- Occupations: Stage and film actor

= Satish Dubhashi =

Indian actor

Satish Dubhashi (सतीश दुभाषी) was an Indian actor known for his roles in the Marathi language movies and Marathi theatre.

==Stage career==
Dubhashi acted in the role of Natsamrat in noted Marathi playwright Kusumagraj’s iconic & milestone Marathi play "Natsamrat" after Dr. Shriram Lagoo. In the play written by P. L. Deshpande "Ti Phulrani" which had become very popular during 70s, Bhakti Barve had performed the title role opposite Satish Dubhashi.

==Film career==
Dubhashi's notable movie roles include the one of pragmatic union leader D’Costa (reportedly based on George Fernandes) in the 1979 Marathi political drama movie Sinhasan directed by Jabbar Patel.
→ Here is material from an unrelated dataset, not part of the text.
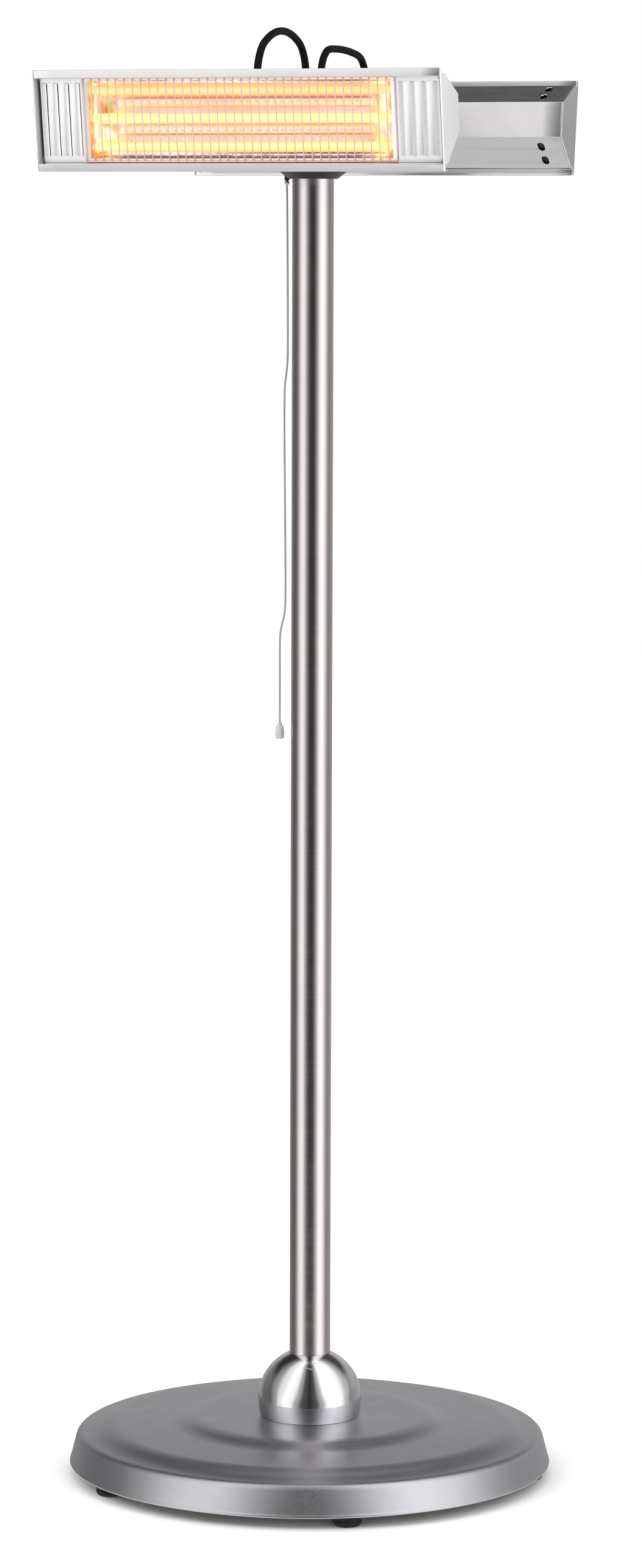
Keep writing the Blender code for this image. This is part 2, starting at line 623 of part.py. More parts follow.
def head_front(end, frame):
    """Louvred panel with its window, and the wire guard over the window."""
    half_x = HEAD_W / 2 - CAP_T - PANEL_END_GAP
    half_z = BODY_HALF - HEAD_WALL - GAP
    back = PANEL_Y + PANEL_T
    panel = place(f"{end}_louvre_panel", block("panel", (-half_x, PANEL_Y, -half_z), (half_x, back, half_z)),
                  "stainless_steel", frame)
    through = (PANEL_Y - OVERCUT, back + OVERCUT)
    middles = [(0, *WINDOW_HALF)]
    for side in (-1, 1):
        for i in range(SLOT_COUNT):
            x = side * (WINDOW_HALF[0] + SLOT_START + i * SLOT_PITCH)
            middles.append((x, SLOT_W / 2, SLOT_HALF))
    openings = [((x - wide, through[0], -tall), (x + wide, through[1], tall)) for x, wide, tall in middles]
    cut(panel, blocks("panel_openings", openings))

    guard_back = PANEL_Y - GAP
    guard_front = guard_back - GUARD_T
    guard_x, guard_z = WINDOW_HALF[0] + GUARD_OVER, half_z - GUARD_INSET
    guard = place(f"{end}_wire_guard", block("guard", (-guard_x, guard_front, -guard_z),
                                             (guard_x, guard_back, guard_z)), "stainless_steel", frame)
    inside_x, inside_z = guard_x - GUARD_BORDER, guard_z - GUARD_BORDER
    count = round(2 * inside_x / GUARD_PITCH)
    pitch = 2 * inside_x / count
    meshes = []
    for i in range(count):
        low = -inside_x + i * pitch + GUARD_BAR / 2 * (i > 0)
        high = -inside_x + (i + 1) * pitch - GUARD_BAR / 2 * (i < count - 1)
        meshes.append(((low, guard_front - OVERCUT, -inside_z), (high, guard_back + OVERCUT, inside_z)))
    cut(guard, blocks("guard_openings", meshes))


def head_burner(end, frame):
    """Reflector tray, three quartz tubes with their coils, ceramic holders."""
    y_front = PANEL_Y + PANEL_T + GAP
    front_half = (WINDOW_HALF[0] + REFLECTOR_LAP, BODY_HALF - HEAD_WALL - REFLECTOR_INSET)
    back_half = (front_half[0] - REFLECTOR_SIDE_IN, front_half[1] - REFLECTOR_EDGE_IN)
    reflector = place(f"{end}_reflector", tray("reflector", y_front, y_front + REFLECTOR_DEPTH, front_half,
                                               back_half, REFLECTOR_T), "reflector_aluminium", frame)
    depths = (y_front - FACE_Y, y_front - FACE_Y + HOLDER_DEPTH)
    halves = [inner_half(depth) - HOLDER_FIT for depth in depths]
    section = [(FACE_Y + depths[0], halves[0]), (FACE_Y + depths[1], halves[1]),
               (FACE_Y + depths[1], -halves[1]), (FACE_Y + depths[0], -halves[0])]
    holders = []
    for side, low in (("left", -HOLDER_X - HOLDER_T), ("right", HOLDER_X)):
        holders.append(place(f"{end}_{side}_holder", prism("holder", section, low, low + HOLDER_T),
                             "ceramic", frame))
    for i in range(3):
        at = (0, TUBE_Y, (1 - i) * TUBE_PITCH)
        tube = pipe("tube", TUBE_R, TUBE_R - TUBE_WALL, -TUBE_HALF, TUBE_HALF, 14, "X")
        place(f"{end}_quartz_tube_{i + 1}", moved(tube, at), "quartz_glass", frame)
        coil = rod("coil", COIL_R, -COIL_HALF, COIL_HALF, 8, "X")
        place(f"{end}_heating_coil_{i + 1}", moved(coil, at), "heating_wire", frame)
        for piece in (reflector, *holders):
            reach = TUBE_HALF + OVERCUT
            hole = rod("tube_hole", TUBE_R + SLIP, -reach, reach, 14, "X")
            cut(piece, moved(hole, at))


def head_mounting(end, frame):
    """Yoke on the back plate, terminal box between its ears, cable gland."""
    plate_y = -HEAD_BACK + GAP
    yoke = place(f"{end}_yoke", block("yoke", (-EAR_OUT_X, plate_y, -YOKE_PLATE_HALF_Z),
                                      (EAR_OUT_X, plate_y + YOKE_T, YOKE_PLATE_HALF_Z)),
                 "powder_steel", frame)
    arc = [radians(90 - 18 * i) for i in range(11)]
    ear = [(plate_y + YOKE_T / 2, -YOKE_EAR_R), (plate_y + YOKE_T / 2, YOKE_EAR_R)]
    ear += [(YOKE_EAR_R * cos(a), YOKE_EAR_R * sin(a)) for a in arc]
    for low in (-EAR_OUT_X, EAR_X):
        join(yoke, prism("ear", ear, low, low + YOKE_T))
    cut(yoke, rod("ear_bores", BOLT_R + PIN_FIT, -2 * EAR_OUT_X, 2 * EAR_OUT_X, 16, "X"))

    box_y = plate_y + YOKE_T + GAP
    box = place(f"{end}_terminal_box", block("box", (-BOX_HALF_X, box_y, -BOX_HALF_Z),
                                             (BOX_HALF_X, box_y + BOX_DEPTH, BOX_HALF_Z), BOX_ROUND),
                "black_plastic", frame)
    inside = [((-BOX_HALF_X + BOX_WALL, box_y - OVERCUT, -BOX_HALF_Z + BOX_WALL),
               (BOX_HALF_X - BOX_WALL, box_y + BOX_DEPTH - BOX_WALL, BOX_HALF_Z - BOX_WALL))]
    cut(box, blocks("box_inside", inside))
    gland = place(f"{end}_cable_gland", gland_mesh(), "black_plastic", frame)
    gland.location = (0, box_y + BOX_DEPTH / 2, BOX_HALF_Z + GAP)


def head(end, side):
    """One whole head on its tilt axis. side is -1 for the front, 1 for the rear."""
    turn = 0 if side < 0 else pi
    frame = empty(f"{end}_tilt", (0, side * HINGE_Y, HINGE_Z), (HEAD_TILT, 0, turn))
    head_casing(end, frame)
    head_front(end, frame)
    head_burner(end, frame)
    head_mounting(end, frame)


def head_cables():
    """A loop of cable from the junction's lid to each head."""
    frame = empty("cable_frame", (0, 0, HINGE_Z))
    for end, route in (("front", FRONT_CABLE), ("rear", REAR_CABLE)):
        points = [(0, y, z) for y, z in route]
        cable(f"{end}_cable", points, CABLE_R, "cable_rubber", frame)


def main():
    """Clear the scene and build the heater."""
    for old in list(bpy.data.objects):
        bpy.data.objects.remove(old, do_unlink=True)
    base_cover()
    ballast_and_feet()
    pole_and_ball()
    cross_arm()
    junction()
    pull_switch()
    for end, side in (("front", -1), ("rear", 1)):
        hinge_hardware(end, side)
        head(end, side)
    head_cables()


main()
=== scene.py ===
import json
import logging
from dataclasses import dataclass, field
from enum import Enum
from functools import lru_cache
from math import acos, asin, atan2, cos, pi, radians, sin, sqrt
from typing import Callable, Sequence

import bmesh
import bpy
from mathutils import Matrix, Vector


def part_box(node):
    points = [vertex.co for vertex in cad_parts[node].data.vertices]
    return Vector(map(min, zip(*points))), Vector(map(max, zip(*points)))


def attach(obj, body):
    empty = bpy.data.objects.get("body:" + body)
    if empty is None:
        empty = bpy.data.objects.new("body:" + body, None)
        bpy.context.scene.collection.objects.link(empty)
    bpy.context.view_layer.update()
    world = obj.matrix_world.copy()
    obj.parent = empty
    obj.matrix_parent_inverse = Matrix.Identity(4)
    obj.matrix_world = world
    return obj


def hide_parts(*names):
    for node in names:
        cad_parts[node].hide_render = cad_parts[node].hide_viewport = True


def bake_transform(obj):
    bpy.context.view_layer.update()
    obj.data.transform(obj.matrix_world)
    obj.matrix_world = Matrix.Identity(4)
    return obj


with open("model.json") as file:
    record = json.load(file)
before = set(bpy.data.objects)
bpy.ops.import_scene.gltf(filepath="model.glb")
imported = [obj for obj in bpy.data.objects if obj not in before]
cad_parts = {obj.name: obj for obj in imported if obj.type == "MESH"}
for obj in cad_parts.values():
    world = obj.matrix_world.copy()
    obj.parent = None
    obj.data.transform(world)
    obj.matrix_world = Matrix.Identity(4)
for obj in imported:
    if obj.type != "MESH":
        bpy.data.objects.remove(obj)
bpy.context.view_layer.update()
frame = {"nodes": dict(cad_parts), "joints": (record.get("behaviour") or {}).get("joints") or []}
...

He also acted in the 1973 English movie "Birbal My Brother".

===Films===
- Sinhasan सिंहासन (1979)
- Bala Gau Kashi Angai बाळा गाऊ कशी अंगाई
- Birbal my brother (1973)
- Chandoba chnadoba bhaglas ka चांदोबा चांदोबा भागलास का

==Personal life==
Dubhashi was the maternal cousin of the veteran Marathi writer and humorist P.L.Deshpande. His paternal grandfather, Vaman Mangesh Dubhashi, was a poet and connoisseur of literature, who was also the founder of Hindu High School located in Karwar.